[Written task] Each record must be reproduced exactly as it is shown.

[Rows]
* * *

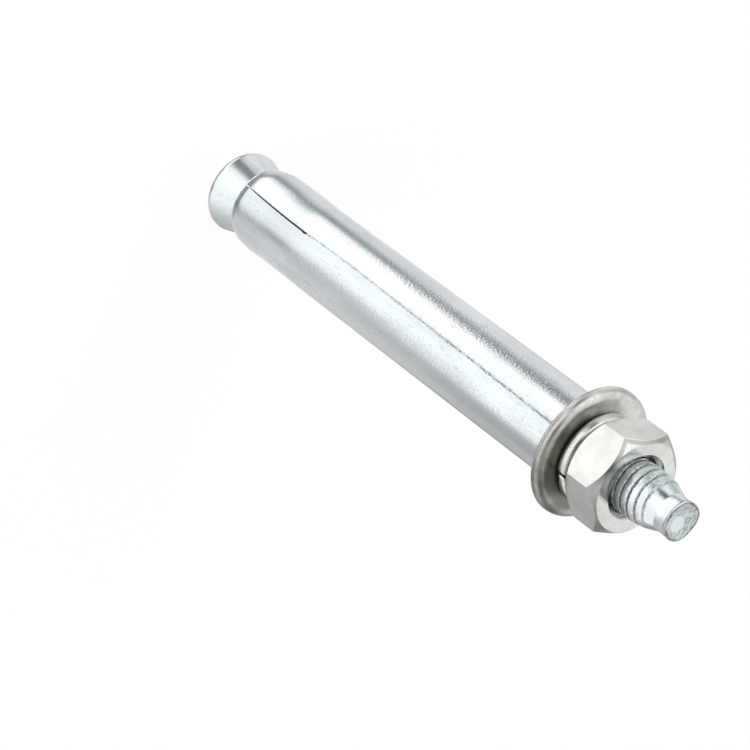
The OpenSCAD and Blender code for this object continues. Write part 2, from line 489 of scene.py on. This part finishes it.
def colour(name, description, default):
    """A base colour of a metal."""
    return bpy.props.FloatVectorProperty(
        name=name, description=description, default=default, size=3, min=0, max=1, subtype="COLOR"
    )


def share(name, description, default):
    """A number between 0 and 1."""
    return bpy.props.FloatProperty(
        name=name, description=description, default=default, min=0, max=1, subtype="FACTOR"
    )


def angle(name, description, degrees):
    """An angle, whose default is given in degrees."""
    return bpy.props.FloatProperty(
        name=name, description=description, default=math.radians(degrees), subtype="ANGLE", unit="ROTATION"
    )


class BOLT_PG_stud(bpy.types.PropertyGroup):
    rim_height: length("Rim height", "Height of the straight rim of the cone head", 0.7 * MM)
    rim_round: length("Rim rounding", "Rounding of the rim's edge round the flat face", 0.3 * MM)
    rim_taper: length("Rim taper", "How much narrower the rim is at the flat face", 0.085 * MM)
    mark_radius: length("Centre mark radius", "Radius of the mark in the head's face", 0.45 * MM)
    mark_depth: length("Centre mark depth", "Depth of the mark in the head's face", 0.15 * MM)
    cone_top: length("Cone top", "Height at which the cone meets the shank", 10.56 * MM)
    shank_radius: length("Shank radius", "Radius of the plain shank", 3.35 * MM)
    thread_low: length("Thread start", "Height at which the thread runs out on the shank", 43.16 * MM)
    thread_full: length("Full thread end", "Height at which the full thread ends", 88.0 * MM)
    thread_high: length("Thread end", "Height at which the last turn has faded", 90.8 * MM)
    crest_radius: length("Crest radius", "Radius over the crests of the thread", 3.65 * MM)
    root_radius: length("Root radius", "Radius at the roots of the thread", 3.37 * MM)
    crest_width: length("Crest width", "Width of the flat crests", 0.88 * MM)
    pitch: length("Pitch", "Rise of the thread in one turn", 1.25 * MM)
    crest_height: length("Crest place", "Height of a crest's middle at the +X side", 43.59 * MM)
    neck_height: length("Neck height", "Height of the narrow neck", 91.8 * MM)
    neck_radius: length("Neck radius", "Radius of the narrow neck", 2.66 * MM)
    end_radius: length("End radius", "Mean radius of the sheared end", 2.75 * MM)
    tone: colour("Tone", "Colour of the zinc", (0.755, 0.81, 0.817))
    # Shade is the colour of stained zinc and of the painted shade in the thread's roots
    shade: colour("Shade", "Colour of stained zinc", (0.15, 0.19, 0.19))
    roughness: share("Roughness", "Roughness of the zinc", 0.2)


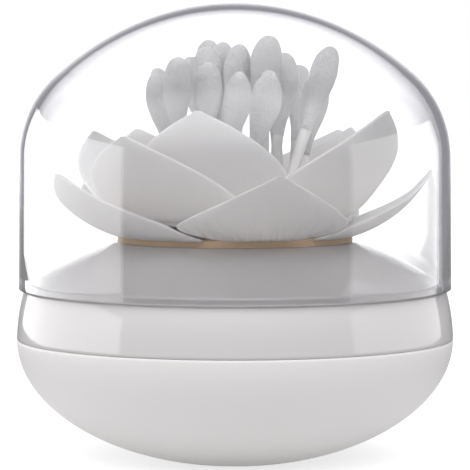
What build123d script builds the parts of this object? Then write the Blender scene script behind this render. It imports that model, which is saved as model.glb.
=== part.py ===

* * *

[Exercise answer]
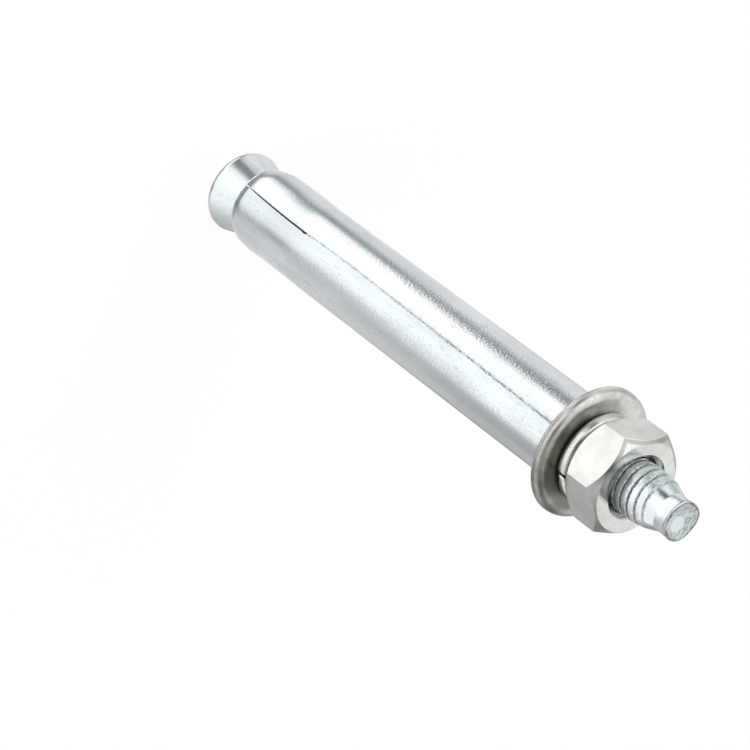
The OpenSCAD and Blender code for this object continues. Write part 2, from line 489 of scene.py on. This part finishes it.
def colour(name, description, default):
    """A base colour of a metal."""
    return bpy.props.FloatVectorProperty(
        name=name, description=description, default=default, size=3, min=0, max=1, subtype="COLOR"
    )


def share(name, description, default):
    """A number between 0 and 1."""
    return bpy.props.FloatProperty(
        name=name, description=description, default=default, min=0, max=1, subtype="FACTOR"
    )


def angle(name, description, degrees):
    """An angle, whose default is given in degrees."""
    return bpy.props.FloatProperty(
        name=name, description=description, default=math.radians(degrees), subtype="ANGLE", unit="ROTATION"
    )


class BOLT_PG_stud(bpy.types.PropertyGroup):
    rim_height: length("Rim height", "Height of the straight rim of the cone head", 0.7 * MM)
    rim_round: length("Rim rounding", "Rounding of the rim's edge round the flat face", 0.3 * MM)
    rim_taper: length("Rim taper", "How much narrower the rim is at the flat face", 0.085 * MM)
    mark_radius: length("Centre mark radius", "Radius of the mark in the head's face", 0.45 * MM)
    mark_depth: length("Centre mark depth", "Depth of the mark in the head's face", 0.15 * MM)
    cone_top: length("Cone top", "Height at which the cone meets the shank", 10.56 * MM)
    shank_radius: length("Shank radius", "Radius of the plain shank", 3.35 * MM)
    thread_low: length("Thread start", "Height at which the thread runs out on the shank", 43.16 * MM)
    thread_full: length("Full thread end", "Height at which the full thread ends", 88.0 * MM)
    thread_high: length("Thread end", "Height at which the last turn has faded", 90.8 * MM)
    crest_radius: length("Crest radius", "Radius over the crests of the thread", 3.65 * MM)
    root_radius: length("Root radius", "Radius at the roots of the thread", 3.37 * MM)
    crest_width: length("Crest width", "Width of the flat crests", 0.88 * MM)
    pitch: length("Pitch", "Rise of the thread in one turn", 1.25 * MM)
    crest_height: length("Crest place", "Height of a crest's middle at the +X side", 43.59 * MM)
    neck_height: length("Neck height", "Height of the narrow neck", 91.8 * MM)
    neck_radius: length("Neck radius", "Radius of the narrow neck", 2.66 * MM)
    end_radius: length("End radius", "Mean radius of the sheared end", 2.75 * MM)
    tone: colour("Tone", "Colour of the zinc", (0.755, 0.81, 0.817))
    # Shade is the colour of stained zinc and of the painted shade in the thread's roots
    shade: colour("Shade", "Colour of stained zinc", (0.15, 0.19, 0.19))
    roughness: share("Roughness", "Roughness of the zinc", 0.2)


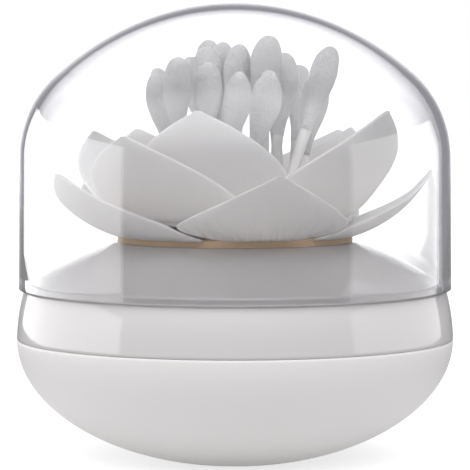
What build123d script builds the parts of this object? Then write the Blender scene script behind this render. It imports that model, which is saved as model.glb.
=== part.py ===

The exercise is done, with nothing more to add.